Every single one of us was born with an innate desire to leave a mark on the world. Like footprints stamped in concrete or initials carved into trees, we need a way of saying to the world, “I was here.”
But what do those things tell us about the person who left them behind? Very little, actually.
The other night, I watched Lincoln for the first time and I couldn’t help wondering, as Daniel Day-Lewis filled the screen, “Is that what Lincoln was really like?” How much of that story was fiction and how much was fact? I’m willing to bet the director made most of it up. Why?
Because as famous as Abraham Lincoln was, we have no way of truly knowing him. We have the written accounts of what he said or how others perceived him, but while that gives us a glimpse into his life, it doesn’t tell us the heart and soul of him. It doesn’t tell us who Abraham Lincoln really was.
Here’s my rather morbid confession: I. Love. Graveyards.
I love wandering through them in my spare time and considering each headstone—the final mark each person left on the world. It doesn’t tell us much. Just a name and two dates. Just a single slab a granite that says, “Yes, I was here.”
But when I walk through cemeteries, I ask other questions. What did this person look like? What were her dreams? And did she ever succeed in bringing those dreams to life?

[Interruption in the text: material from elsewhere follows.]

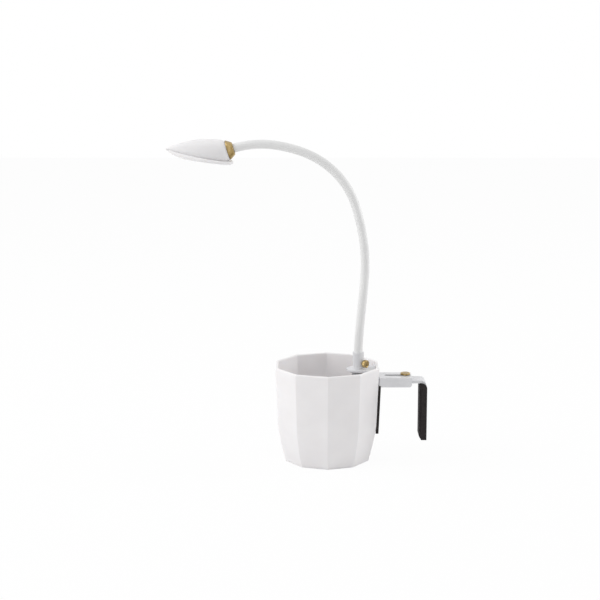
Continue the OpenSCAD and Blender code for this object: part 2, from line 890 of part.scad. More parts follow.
module heat_spreader() color(steel)
    on_ball()
        difference() {
            leaf_plate(board_r - 0.4, board_len - 1, well_z + board_t, spreader_t);
            at_board_screws()
                cylinder(d = board_screw_d + 2 * run_gap, h = 2 * board_t + spreader_t);
        }

module board_screws() color(steel)
    on_ball()
        at_board_screws() {
            translate([0, 0, board_t + spreader_t])
                cylinder(d = 2 * board_screw_d - 0.2, h = 1.2);
            translate([0, 0, -1.4])
                cylinder(d = board_screw_d, h = board_t + spreader_t + 1.5);
        }

cup();
shelf_bracket();
bracket_screws();
fixed_jaw_plate();
fixed_jaw_pad();
clamp_housing();
neck_collar();
collar_gasket();
collar_nut();
spigot_grommet();
collar_thumbscrew();
jaw_bar();
jaw_boot();
clamp_stud();
clamp_washer();
clamp_knob();
neck_link(0);  // neck_link_1
neck_link(1);  // neck_link_2
neck_link(2);  // neck_link_3
neck_link(3);  // neck_link_4
neck_link(4);  // neck_link_5
neck_link(5);  // neck_link_6
neck_link(6);  // neck_link_7
neck_link(7);  // neck_link_8
head_ferrule();
swivel_nipple();
swivel_nut();
head_shell();
head_bezel();
head_lens();
led_board();
led_chips();
heat_spreader();
board_screws();
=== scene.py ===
import math

import bmesh
import bpy
from mathutils import Matrix, Vector


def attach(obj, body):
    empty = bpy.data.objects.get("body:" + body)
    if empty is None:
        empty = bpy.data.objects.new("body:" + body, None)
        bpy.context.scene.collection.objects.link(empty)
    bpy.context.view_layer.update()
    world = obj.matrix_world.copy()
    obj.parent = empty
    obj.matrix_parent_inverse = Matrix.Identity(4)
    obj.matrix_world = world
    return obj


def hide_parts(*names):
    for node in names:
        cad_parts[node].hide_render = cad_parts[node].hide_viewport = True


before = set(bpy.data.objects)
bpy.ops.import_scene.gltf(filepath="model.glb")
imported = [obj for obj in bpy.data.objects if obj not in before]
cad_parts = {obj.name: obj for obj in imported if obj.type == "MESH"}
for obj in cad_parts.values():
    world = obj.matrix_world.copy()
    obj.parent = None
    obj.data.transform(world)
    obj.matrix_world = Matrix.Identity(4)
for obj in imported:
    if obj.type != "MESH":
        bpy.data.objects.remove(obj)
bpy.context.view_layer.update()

# Lengths of the object are in millimetres and turned into metres where a mesh is made.
# Its main sizes repeat those of the CAD model.
MM = 0.001

# Smallest ring, at the axis of a knurled or turned end
AXIS_R = 0.02

# Edges of the head's pieces that turn by more than this stay sharp
CREASE = math.radians(50)

# Copies of CAD pieces: points closer than WELD metres become one, faces that turn by less
# than FLAT become one, and edges that turn by more than BEVEL_FROM are rounded
WELD = 2e-6
FLAT = math.radians(0.6)
BEVEL_FROM = math.radians(34)
BEVEL_STEPS = 3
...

To me, each headstone marks a story known only to those who knew the person and knew them well.
And I realize that in the grand scope of things—when you consider how many others have lived and died and given their all in this world—you and I will only touch a mere handful of lives. That may sound frightfully discouraging until you realize one, important fact.
It’s not about the number of people we touch, but how deeply we touch them.

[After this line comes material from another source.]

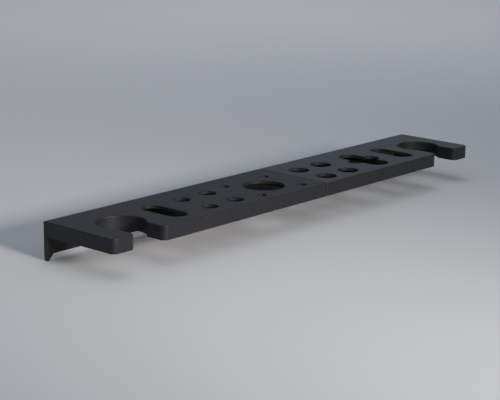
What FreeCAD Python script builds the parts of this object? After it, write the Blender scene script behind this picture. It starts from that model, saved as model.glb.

I think sometimes we’re so concerned with trying to touch the whole world that we run frantically about, brushing elbows with hundreds of strangers. “There,” we think. “Now I’ve touched them.” But if we want to be truthful, we must realize that those people at the supermarket are going to forget our faces the moment we pass from view.

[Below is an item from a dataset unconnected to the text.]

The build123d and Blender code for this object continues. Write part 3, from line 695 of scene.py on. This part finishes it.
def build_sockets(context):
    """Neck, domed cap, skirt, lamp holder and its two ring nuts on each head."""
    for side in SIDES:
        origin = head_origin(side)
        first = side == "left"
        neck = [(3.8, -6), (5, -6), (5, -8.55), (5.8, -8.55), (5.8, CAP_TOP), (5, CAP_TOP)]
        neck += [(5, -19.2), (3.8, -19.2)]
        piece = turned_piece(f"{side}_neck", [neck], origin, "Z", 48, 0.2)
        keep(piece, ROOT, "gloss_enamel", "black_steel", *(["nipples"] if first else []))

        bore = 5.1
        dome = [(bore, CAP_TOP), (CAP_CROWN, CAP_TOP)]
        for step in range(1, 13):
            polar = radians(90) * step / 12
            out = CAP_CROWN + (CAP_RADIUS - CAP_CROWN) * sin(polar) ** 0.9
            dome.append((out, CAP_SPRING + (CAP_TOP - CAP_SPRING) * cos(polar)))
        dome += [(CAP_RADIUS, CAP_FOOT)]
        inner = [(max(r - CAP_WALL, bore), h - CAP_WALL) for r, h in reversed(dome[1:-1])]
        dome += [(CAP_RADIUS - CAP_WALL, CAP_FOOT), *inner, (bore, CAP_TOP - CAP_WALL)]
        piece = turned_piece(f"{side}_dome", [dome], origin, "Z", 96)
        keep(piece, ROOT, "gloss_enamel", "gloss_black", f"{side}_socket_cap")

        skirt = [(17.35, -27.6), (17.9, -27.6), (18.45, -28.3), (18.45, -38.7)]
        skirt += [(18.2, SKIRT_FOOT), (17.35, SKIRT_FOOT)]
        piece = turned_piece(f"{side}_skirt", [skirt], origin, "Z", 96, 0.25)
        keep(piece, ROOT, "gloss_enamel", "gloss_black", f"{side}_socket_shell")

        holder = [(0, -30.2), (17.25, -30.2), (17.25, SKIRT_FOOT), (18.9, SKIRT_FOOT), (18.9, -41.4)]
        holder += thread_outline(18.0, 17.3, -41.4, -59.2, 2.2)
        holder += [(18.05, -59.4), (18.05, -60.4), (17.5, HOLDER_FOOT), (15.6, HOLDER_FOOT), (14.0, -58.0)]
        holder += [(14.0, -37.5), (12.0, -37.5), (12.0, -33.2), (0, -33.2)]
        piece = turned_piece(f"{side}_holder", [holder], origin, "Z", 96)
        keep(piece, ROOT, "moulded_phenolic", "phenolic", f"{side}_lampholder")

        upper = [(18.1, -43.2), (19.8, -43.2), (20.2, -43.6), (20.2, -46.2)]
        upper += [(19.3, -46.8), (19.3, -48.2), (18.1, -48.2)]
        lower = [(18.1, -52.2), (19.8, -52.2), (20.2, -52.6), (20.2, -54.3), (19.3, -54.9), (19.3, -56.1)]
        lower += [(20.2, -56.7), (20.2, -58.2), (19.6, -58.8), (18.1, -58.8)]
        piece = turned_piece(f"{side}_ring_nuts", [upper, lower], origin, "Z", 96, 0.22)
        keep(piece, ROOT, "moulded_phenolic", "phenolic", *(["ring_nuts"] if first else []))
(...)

You have been given a precious few lives to impact on this earth. And if you do it right, they will carry your legacy on to future generations. And maybe somewhere along the line they will have forgotten your name and face, but someone will know your heartbeat. And perhaps long after you’re gone, someone else will have a heart that beats to that same rhythm.
And you will have touched the world, my friend.
That heartbeat is your gift to the world.